Your property is still subject to property tax, which can be calculated by multiplying the Annual Value (AV) of the property to the applicable Property Tax Rate.

Generally, forfeiture of the rental deposit is considered as part of your gross rent and is taxable.

However, depending on the reason for the forfeiture of the rental deposit (e.g. rental deposit forfeited due to damages to property by tenant), IRAS may consider excluding it as part of the gross rent. When filing your tax return, please provide IRAS with reasons for the forfeiture of the rental deposit.

Some property owners may choose to rent out a portion of their property (e.g. a spare room while still dwelling in their home). This is called "subletting". The rental income from subletting is taxable.

Property owners are required to apportion the allowable expenses incurred based on the number of rooms rented out.

Date of Taxable Rental Income

Rental income is taxable from the date it is due and payable to the property owner, and not the date of actual receipt.

Your tenant rented your property from Oct to Dec 2016. However, he only paid the rent for this period in Jan 2017.

You need to declare the rent for Oct to Dec 2016 for the Year of Assessment (YA) 2017 as the rent was due to you in 2016.

Amount of Taxable Rental Income

The rental income is taxed 100% on the sole owner of the property. It does not matter whether the sole owner or a third party receives the rent.

The rental income is taxed on all the joint owners based on their legal share in the property. It does not matter which party receives the rent or whether the owners paid for the property.

The rental loss is also apportioned to joint owners, based on their legal share in the property.

Rental Expenses

Expenses incurred solely for producing the rental income and during the period of tenancy may be claimed as tax deduction. The table below lists allowable and non-allowable rental expenses*:

Type of Expense

Allowable Expenses

Non Allowable Expenses

Housing loans

Interest paid on the loan or mortgage taken to purchase the property that is rented out. (See Note 1)

Repayments of the principal loan or mortgage amount (monthly instalments)


Penalty imposed by banks for late repayment of loans

Property tax

Incurred during the rental period (e.g. property tax paid for year 2015, on property rented out in 2015).

Incurred outside the rental period.


Penalty imposed for late payment or non-payment of property tax.


Balance brought forward from previous year's property tax.

Fire insurance

Premiums paid on fire insurance.

Capital sum assured on property.

Repairs

Repairs done during the rental period to restore the property to its original state.

Initial repairs before the property was rented out.


Repairs done which result in improvement/additions and alterations.


Repairs incurred outside rental period.

Maintenance

Cost of maintaining the property (e.g. painting, pest control, monthly maintenance charges to management corporations).

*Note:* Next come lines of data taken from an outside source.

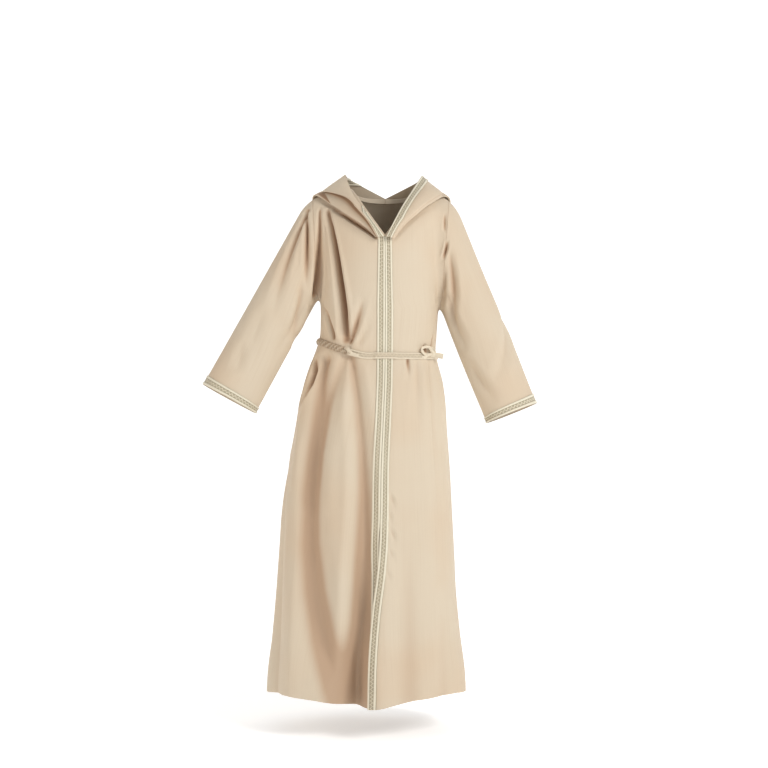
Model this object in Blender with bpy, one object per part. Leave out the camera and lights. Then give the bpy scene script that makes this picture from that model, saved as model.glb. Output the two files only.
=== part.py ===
"""Hooded djellaba robe, a small size, in the shape of a worn garment. Metres, +Z up, the front faces -Y.

The origin is in the middle of the shoulder line. Right and left are the sides of the robe itself. One smooth
form stands for the cloth of body and sleeves: sections of the torso and skirt, a sloping roof for the
shoulders and a tapered tube for each sleeve, all run together with soft fillets. Every panel is a grid of
points on that form, moved in or out by the same folds, so neighbouring panels keep an even gap at their seam.
Trim, cuffs and belt are made from the points of the panel that they lie on, moved out.
"""

import math

import bpy
import numpy as np
from mathutils import Vector
from mathutils.bvhtree import BVHTree

# Cloth, trim and clearances
CLOTH = 0.0015
SEAM_GAP = 0.0003
TRIM_GAP = 0.0003
TRIM_THICK = 0.0010
TRIM_WIDTH = 0.015
BELT_THICK = 0.0020
BELT_WIDTH = 0.015
BELT_GAP = 0.0004

# Garment heights and centre line
HEM_Z = -0.943
V_NECK_Z = -0.079
CENTRE_X = 0.0057

# Torso and skirt: x of the right and left sides and y of front and back at each height
SECTION_COLUMNS = ("z", "right", "left", "front", "back")
SECTIONS = (
    (-0.950, -0.2190, 0.1600, -0.151, 0.150),
    (-0.895, -0.2165, 0.1575, -0.148, 0.147),
    (-0.820, -0.2070, 0.1480, -0.141, 0.140),
    (-0.740, -0.1995, 0.1405, -0.134, 0.133),
    (-0.665, -0.1940, 0.1370, -0.128, 0.127),
    (-0.590, -0.1890, 0.1330, -0.121, 0.120),
    (-0.513, -0.1786, 0.1290, -0.114, 0.112),
    (-0.437, -0.1650, 0.1235, -0.106, 0.103),
    (-0.380, -0.1550, 0.1200, -0.099, 0.095),
    (-0.342, -0.1455, 0.1145, -0.093, 0.089),
    (-0.315, -0.1365, 0.1070, -0.088, 0.083),
    (-0.290, -0.1265, 0.1020, -0.083, 0.078),
    (-0.262, -0.1180, 0.1035, -0.086, 0.081),
    (-0.230, -0.1160, 0.1055, -0.092, 0.085),
    (-0.190, -0.1165, 0.1070, -0.097, 0.088),
    (-0.130, -0.1190, 0.1110, -0.098, 0.090),
    (-0.060, -0.1200, 0.1130, -0.095, 0.090),
    (0.030, -0.1200, 0.1130, -0.090, 0.088),
)
SQUARENESS = 2.15

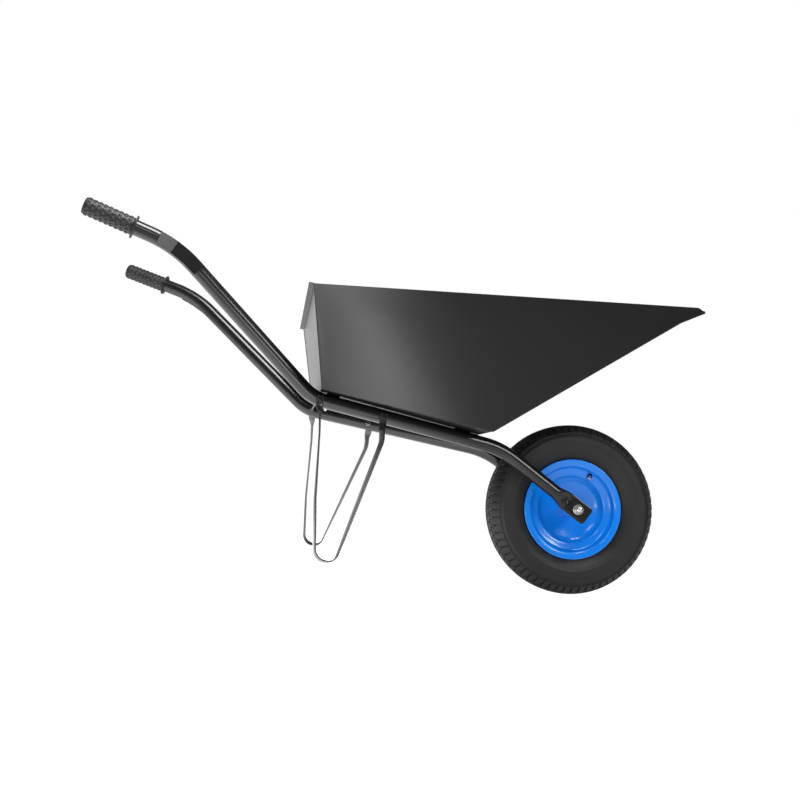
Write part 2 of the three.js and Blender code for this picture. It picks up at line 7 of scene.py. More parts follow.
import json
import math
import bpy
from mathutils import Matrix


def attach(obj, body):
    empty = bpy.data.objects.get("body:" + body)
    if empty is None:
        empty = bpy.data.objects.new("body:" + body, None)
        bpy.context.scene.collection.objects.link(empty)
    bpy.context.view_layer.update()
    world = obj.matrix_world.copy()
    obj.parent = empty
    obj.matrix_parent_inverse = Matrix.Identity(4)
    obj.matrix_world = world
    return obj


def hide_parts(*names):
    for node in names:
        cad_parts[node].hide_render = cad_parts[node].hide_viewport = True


bl_info = {
    "name": "Garden Wheelbarrow",
    "version": (1, 0, 0),
    "blender": (4, 5, 0),
    "location": "3D View > Sidebar > Wheelbarrow",
    "description": "Builds a sheet steel wheelbarrow with a pneumatic wheel and its studio",
    "category": "Object",
}

import bmesh
import bpy
from bpy.props import FloatProperty, FloatVectorProperty, IntProperty, PointerProperty
from mathutils import Matrix, Vector

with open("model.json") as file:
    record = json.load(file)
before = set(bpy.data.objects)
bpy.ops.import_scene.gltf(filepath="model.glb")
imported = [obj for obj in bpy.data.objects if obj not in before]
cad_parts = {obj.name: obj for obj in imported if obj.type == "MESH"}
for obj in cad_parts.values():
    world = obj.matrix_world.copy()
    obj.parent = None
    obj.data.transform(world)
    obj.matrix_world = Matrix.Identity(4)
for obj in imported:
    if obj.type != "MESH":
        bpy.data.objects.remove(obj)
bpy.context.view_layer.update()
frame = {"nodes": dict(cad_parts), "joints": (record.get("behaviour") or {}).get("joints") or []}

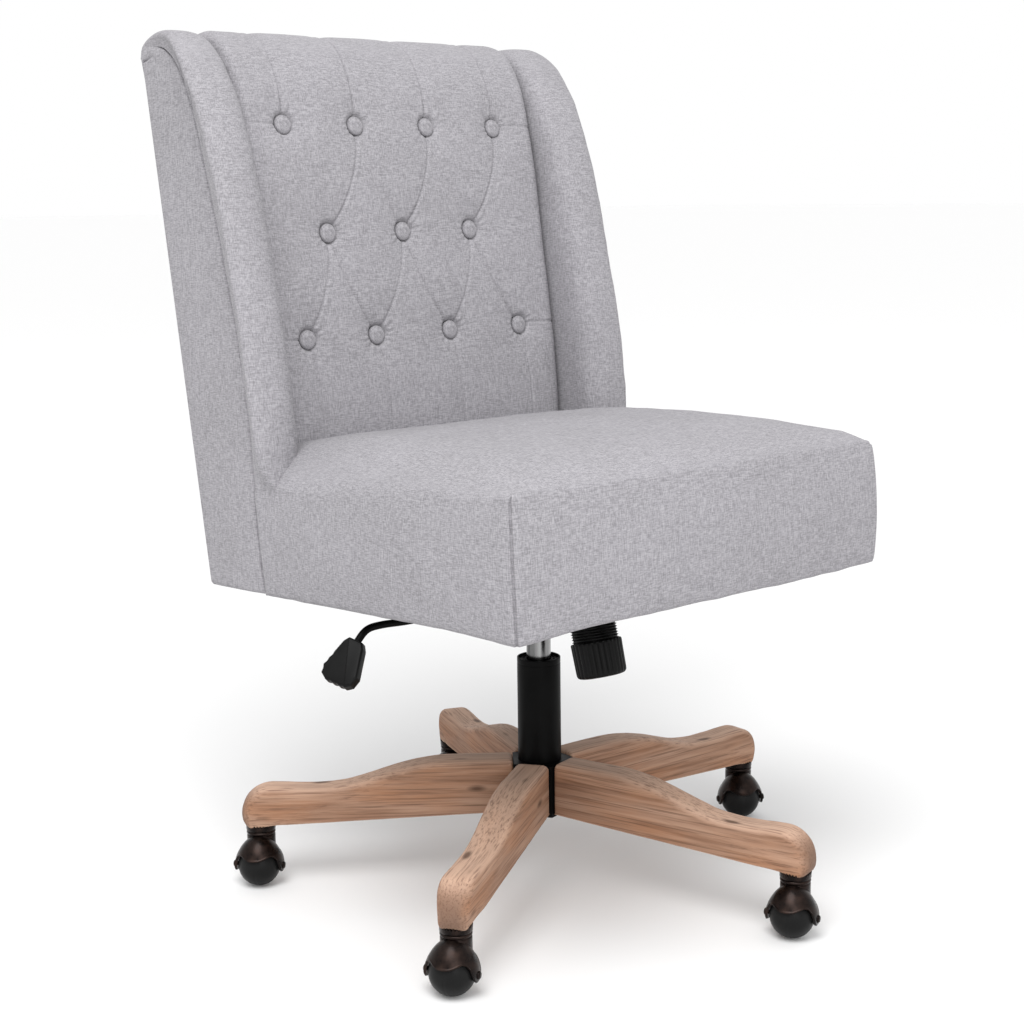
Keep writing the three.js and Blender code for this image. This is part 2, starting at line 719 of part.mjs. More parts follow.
function backShellGeometry() {
  const side = shapeOf([...seamPoints(), [318, 985], [334, 982], [345, 974], [346, 960], [273, SEAT_BASE]]);
  const body = acrossX(side, -HALF_WIDTH, HALF_WIDTH);
  const hollow = shapeOf([[100, 300], [265 - REAR_WALL, 300], [354 - REAR_WALL, 1030], [100, 1030]]);
  return cut(body, acrossX(hollow, -INNER_HALF_WIDTH, INNER_HALF_WIDTH));
}

// tufted pad: its face leans back and rolls over the top
function backPadOutline() {
  const shape = new THREE.Shape();
  const rearGap = REAR_WALL + 1;
  shape.moveTo(188.5, 364);
  shape.lineTo(187, 552);
  shape.splineThru([
    new THREE.Vector2(193, 637),
    new THREE.Vector2(204, 727),
    new THREE.Vector2(213, 822),
    new THREE.Vector2(222, 885),
    new THREE.Vector2(236, 937),
    new THREE.Vector2(260, 977),
    new THREE.Vector2(296, 991),
  ]);
  shape.lineTo(349 - rearGap, 987);
  shape.lineTo(273.5 - rearGap, 364);
  return shape;
}

function buttonPlaces() {
  const places = [];
  for (const row of BUTTON_ROWS) {
    for (const column of row.columns) {
      places.push(new THREE.Vector3(column * BUTTON_PITCH, row.y, row.z));
    }
  }
  return places;
}

// turns a geometry made along +Z to face out of the leaning back, centred on a button's place
function facingSitter(geometry, place) {
  return geometry.rotateX(THREE.MathUtils.degToRad(90 - BACK_LEAN)).translate(place.x, place.y, place.z);
}

function backPadGeometry() {
  const inner = INNER_HALF_WIDTH - GAP;
  const pad = acrossX(backPadOutline(), -inner, inner);
  const dimple = [[0, -3.3], [13, -3.3], [15, 3], [27, 22], [0, 22]];
  const dimples = buttonPlaces().map((place) => facingSitter(turned(dimple, 8), place));
  return cut(pad, ...dimples);
}

function buttonGeometry(place) {
  const profile = [[0, -3], [BUTTON_RADIUS - 1, -3], [BUTTON_RADIUS, -1], [BUTTON_RADIUS - 2.5, 2], [0, 3]];
  return facingSitter(turned(profile, 10), place);
}

// padded front roll of one side, standing proud of the side panel and of the tufted pad
function wingGeometry(side) {
  const outer = HALF_WIDTH + WING_BULGE;
  const rounding = [
    [HALF_WIDTH, 0],
    [outer, 0.25],
    [outer, 0.8],
    [outer - 8, 0.95],
    [outer - 20, 1],
    [INNER_HALF_WIDTH + 19, 1],
    [INNER_HALF_WIDTH + 5, 0.9],
    [INNER_HALF_WIDTH, 0.75],
    [INNER_HALF_WIDTH, 0],
  ];
  const vertices = [];
  for (const [seamY, seamZ, frontY, frontZ] of WING_STATIONS) {
    for (const [x, part] of rounding) {
      const rearY = seamY - GAP;
      vertices.push(x, rearY + (frontY - rearY) * part, seamZ + (frontZ - seamZ) * part);
    }
  }
  const wing = throughSections(vertices, rounding.length);
  return side > 0 ? wing : mirrored(wing);
}

// closed body through a row of sections that all have the same number of corners
function throughSections(vertices, corners) {
  const sections = vertices.length / 3 / corners;
  const faces = [];
  for (let section = 1; section < sections; section++) {
    for (let corner = 0; corner < corners; corner++) {
      const next = (corner + 1) % corners;
      const low = (section - 1) * corners;
      const high = section * corners;
      faces.push(low + corner, high + next, low + next);
      faces.push(low + corner, high + corner, high + next);
    }
  }
  const last = (sections - 1) * corners;
  for (let corner = 1; corner < corners - 1; corner++) {
    faces.push(0, corner, corner + 1);
    faces.push(last, last + corner + 1, last + corner);
  }
  const geometry = new THREE.BufferGeometry();
  geometry.setAttribute('position', new THREE.Float32BufferAttribute(vertices, 3));
  geometry.setIndex(faces);
  geometry.computeVertexNormals();
  return geometry;
}

function mirrored(geometry) {
  const flipped = geometry.clone().scale(-1, 1, 1);
  const index = flipped.index.array;
  for (let i = 0; i < index.length; i += 3) {
    [index[i + 1], index[i + 2]] = [index[i + 2], index[i + 1]];
  }
  flipped.computeVertexNormals();
  return flipped;
}

function addBack(seat) {
  seat.add(
    piece('back_shell', backShellGeometry(), paleFabric),
    piece('back_pad', backPadGeometry(), paleFabric),
    piece('wing_left', wingGeometry(1), paleFabric),
    piece('wing_right', wingGeometry(-1), paleFabric),
  );
  buttonPlaces().forEach((place, index) => {
    seat.add(piece(`button_${index + 1}`, buttonGeometry(place), paleFabric));
  });
}

// ---------- the chair ----------

const chair = new THREE.Group();
addColumn(chair);
for (let index = 0; index < LEG_COUNT; index++) {
  addCasterAndLeg(chair, index);
}
addMechanism(chair);
addLever(chair);

const leaning = new THREE.Group();
leaning.position.z = SEAT_BASE;
leaning.rotation.x = -THREE.MathUtils.degToRad(SEAT_LEAN);
const seat = new THREE.Group();
seat.position.z = -SEAT_BASE;
addSeat(seat);
addBack(seat);
leaning.add(seat);
chair.add(leaning);

export default chair;
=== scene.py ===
# Swivel office chair: the looks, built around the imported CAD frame.
# Shapes are written in millimetres, as in the CAD source, and MM turns them into Blender's metres.
import math
import bmesh
import bpy
import numpy as np
from mathutils import Matrix, Vector, noise


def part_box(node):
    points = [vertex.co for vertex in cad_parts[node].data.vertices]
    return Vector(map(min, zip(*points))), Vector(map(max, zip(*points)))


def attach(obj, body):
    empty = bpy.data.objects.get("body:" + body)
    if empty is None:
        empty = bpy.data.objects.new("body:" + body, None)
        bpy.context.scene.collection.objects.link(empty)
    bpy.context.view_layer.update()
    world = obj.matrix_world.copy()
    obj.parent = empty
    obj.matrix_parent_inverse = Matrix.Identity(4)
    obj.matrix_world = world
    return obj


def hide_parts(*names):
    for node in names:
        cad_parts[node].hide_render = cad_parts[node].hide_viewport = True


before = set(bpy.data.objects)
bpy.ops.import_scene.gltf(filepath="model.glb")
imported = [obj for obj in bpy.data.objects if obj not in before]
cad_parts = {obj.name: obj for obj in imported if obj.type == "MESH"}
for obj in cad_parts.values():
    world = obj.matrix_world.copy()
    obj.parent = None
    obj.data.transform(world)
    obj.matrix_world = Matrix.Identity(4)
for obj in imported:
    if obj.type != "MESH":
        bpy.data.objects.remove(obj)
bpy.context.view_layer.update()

MM = 0.001
TURN = math.tau

# ---------- the chair's frame, in millimetres as in the CAD source ----------

SEAT_BASE = 358.7
SEAT_LEAN = math.radians(3.03)
HALF_WIDTH = 264.5
INNER_HALF_WIDTH = 219
FIRST_LEG_ANGLE = 141.4
CASTER_CIRCLE_RADIUS = 325.6
CASTER_HEADINGS = [222, 209.5, 206, 236, 215]
CASTER_TRAIL = 12
BALL_RADIUS = 24.2
KNOB_TOP = Vector((0, -96, 298))
KNOB_LEAN = math.radians(15)

seat_base = Matrix.Translation((0, 0, SEAT_BASE * MM))
seat_place = seat_base @ Matrix.Rotation(-SEAT_LEAN, 4, "X") @ seat_base.inverted()


def link_new(name, data):
    """A new object of the scene."""
    thing = bpy.data.objects.new(name, data)
    bpy.context.scene.collection.objects.link(thing)
    return thing


# ---------- camera ----------

CAMERA_PLACE = (-1.328, -1.5071, 0.7843)  # metres
CAMERA_LENS = 63.17
CAMERA_YAW, CAMERA_PITCH, CAMERA_ROLL = 40.57, -9.97, -0.74  # degrees


def make_camera():
    data = bpy.data.cameras.new("camera")
    data.sensor_width = 36
    data.lens = CAMERA_LENS
    camera = link_new("camera", data)
    yaw, pitch, roll = (math.radians(angle) for angle in (CAMERA_YAW, CAMERA_PITCH, CAMERA_ROLL))
    forward = Vector((math.sin(yaw) * math.cos(pitch), math.cos(yaw) * math.cos(pitch), math.sin(pitch)))
    level = Vector((math.cos(yaw), -math.sin(yaw), 0))
    upright = level.cross(forward)
    right = level * math.cos(roll) + upright * math.sin(roll)
    up = upright * math.cos(roll) - level * math.sin(roll)
    turn = Matrix((right, up, -forward)).transposed().to_4x4()
    camera.matrix_world = Matrix.Translation(CAMERA_PLACE) @ turn
    bpy.context.scene.camera = camera


make_camera()


# ---------- materials ----------

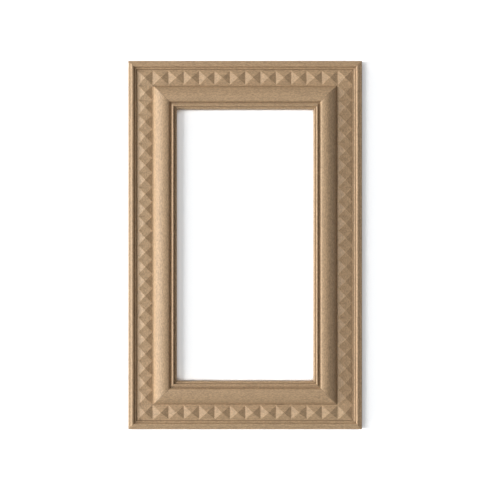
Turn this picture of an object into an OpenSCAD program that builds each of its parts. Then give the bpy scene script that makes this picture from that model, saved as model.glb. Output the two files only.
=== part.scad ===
// Wall mirror frame with a pyramid band, built up from mitred mouldings on a joined core frame.
// Units are millimetres. X is across, Z is up, the front faces -Y and the back lies on y = 0.
// The origin is midway between the two keyhole hangers, on the wall.
// Profiles are drawn with x as the distance in from the outer edge and y as the height off the wall.

/* [Frame] */
// Outer width of the frame
frame_w = 600; // [500:5:800]
// Outer height of the frame
frame_h = 946; // [800:1:1300]
// Width of the mirror's rebate
rebate_w = 7.5; // [5:0.5:10]
// Joint line between neighbouring mouldings
joint_gap = 0.5; // [0.2:0.1:0.8]

/* [Core frame] */
// Thickness of the core members
core_t = 12; // [10.5:0.5:18]
// Length of a corner spline along the mitre
spline_l = 52; // [30:1:60]
// Width of a corner spline across the mitre
spline_w = 38; // [20:1:44]
// Thickness of a corner spline
spline_t = 3; // [2:0.5:4]
// Distance from the outer edges to the middle of a spline
spline_in = 44; // [38:1:48]
// Clearance all round a spline in its slot
spline_gap = 0.15; // [0.1:0.05:0.3]

/* [Outer moulding] */
// Width of the leg that covers the core's edge
leg_w = 6; // [4:0.5:8]
// Width of the sloping outer edge
slope_w = 7.2; // [5:0.1:9]
// Fall of the slope, down to the bevel
slope_fall = 1.1; // [0.6:0.1:3]
// Width of the bevel outside the slope
edge_w = 1.6; // [1:0.1:3]
// Fall of that bevel
edge_fall = 1; // [0.6:0.1:4]
// Width of the outer bead
bead_w = 8.7; // [7:0.1:9]
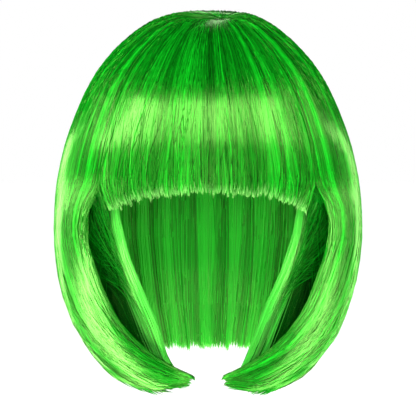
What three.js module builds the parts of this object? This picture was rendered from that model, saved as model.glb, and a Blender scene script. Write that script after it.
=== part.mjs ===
// A bob wig with a full fringe, in millimetres, +Z up, the face opening towards -Y.
// The hair hangs in two layers from a net cap: an outer one that runs from the whorl on the crown to
// the fringe, the two side curtains and the back, and a close one under it that frames the face and
// covers the nape. Each panel is a shell of locks, thick where it sits on the cap and thin at its ends.
// The origin is on the inside of the cap, where the top of the head meets it. The wearer's left is +X.
import * as THREE from "three";

// The head that the cap fits: half its breadth, its reach in front of and behind its widest place, and
// how far behind that place its top lies.
const HEAD_HALF_WIDTH = 76;
const HEAD_FRONT_LENGTH = 90;
const HEAD_BACK_LENGTH = 98;
const TOP_OFFSET = 17.8;

// The cap: its wall, and how far its lowest edge lies below the whorl.
const CAP_WALL = 1.5;
const CAP_DEPTH = 110;
const SEAT_GAP = 0.3;

// How far the outer hair stands off the cap, over the crown, at the sides, in front and behind.
const CROWN_OFFSET = 12;
const SIDE_OFFSET = 40.2;
const FRONT_OFFSET = 16.2;
const BACK_OFFSET = 28.2;

// Lengths: from the whorl straight down to the lowest ends, and the close layer below the cap's edge.
const HAIR_DROP = 287;
const UNDER_DROP = 162;

// Thickness of the hanging hair, and of its ends and its top edges.
const FRINGE_THICKNESS = 9;
const SIDE_THICKNESS = 11;
const BACK_THICKNESS = 12;
const UNDER_THICKNESS = 8;
const END_THICKNESS = 3;

// The whorl lies to the wearer's left and in front of the widest place, and the crown rises behind it.
const WHORL_OFFSET_X = 10.5;
const WHORL_OFFSET_Y = -22;
const WHORL_DEPTH = 5;
const WHORL_RADIUS = 2.5;
const CROWN_RISE_HEIGHT = 14;

// Locks: how deep the furrow between two is, and how far a lock's point hangs below its sides.
const LOCK_FURROW_DEPTH = 2.2;
const LOCK_POINT_LENGTH = 7;
const PANEL_GAP = 0.6;

// How square the head is in plan: 2 is an ellipse.
const HEAD_EXPONENT = 2.2;
const HAIR_EXPONENT = 2;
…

Cost of renovation, additions, alterations to the property (e.g. extension of car porch, construction of drains, cementing of walls and floors, installation of window grilles).

Costs of securing tenant

Agent's commission, advertising, legal expenses and stamp duties for getting subsequent tenants.


Agent's commission, advertising, legal expenses and stamp duties for getting the first tenant of an additional property is deductible against the rental income of that property (See Example 3).

Agent's commission, advertising, legal expenses and stamp duties for getting the first tenant (See Note 2).

Costs of supervision or management fees

Costs in engaging a third party (e.g. property agent / company) to carry out activities such as ensuring rentals are paid promptly, maintenance and upkeep of the properties and attending to tenants queries and complaints.


Where the management fees is paid to a related party (e.g. relatives or own company), owners need to justify that the amount paid is at market rate and commensurate with the services rendered.

 

Furniture and fittings

Replacements of furnishings (e.g. furniture, fixtures, electrical appliances) to its original state.

 

Hiring of furniture.

Depreciation of furnishings (e.g. furniture, fixtures, electrical appliances).


New improvements/additions made to furnishings (e.g. furniture, fixtures, electrical appliances).

Internet charges/expenses

Paid on behalf of tenant (as long as it is not reimbursed by tenant subsequently.

Paid on behalf of tenant and reimbursed by tenant subsequently.

Utility expenses

Paid on behalf of tenant (as long as not reimbursed by tenant subsequently).

Paid on behalf of tenant and reimbursed by tenant subsequently.

Expenses incurred on properties that are not generating rental income

N.A.

The relevant expenses incurred on such properties e.g. rent, utilities, maintenance paid for own accommodation/a vacant property, etc. cannot be claimed against the rental income generated from other properties as the expenses are capital and private in nature. (See Note 3).

*You are required to keep the supporting documents for at least 5 years for verification purposes.

Notes

  • Loan obtained (by mortgaging Property A) to purchase Property B.
    The loan interest is deductible, provided rental income is generated from Property B.
  • Loan obtained (by mortgaging Property A) to be used for other purposes e.g. to purchase another property for residential purpose or for business, etc.
    The loan interest is not deductible against rental income of Property A as the loan is not incurred to purchase the said property.
  • Overdraft obtained for financing the purchase of Property A and also for personal use.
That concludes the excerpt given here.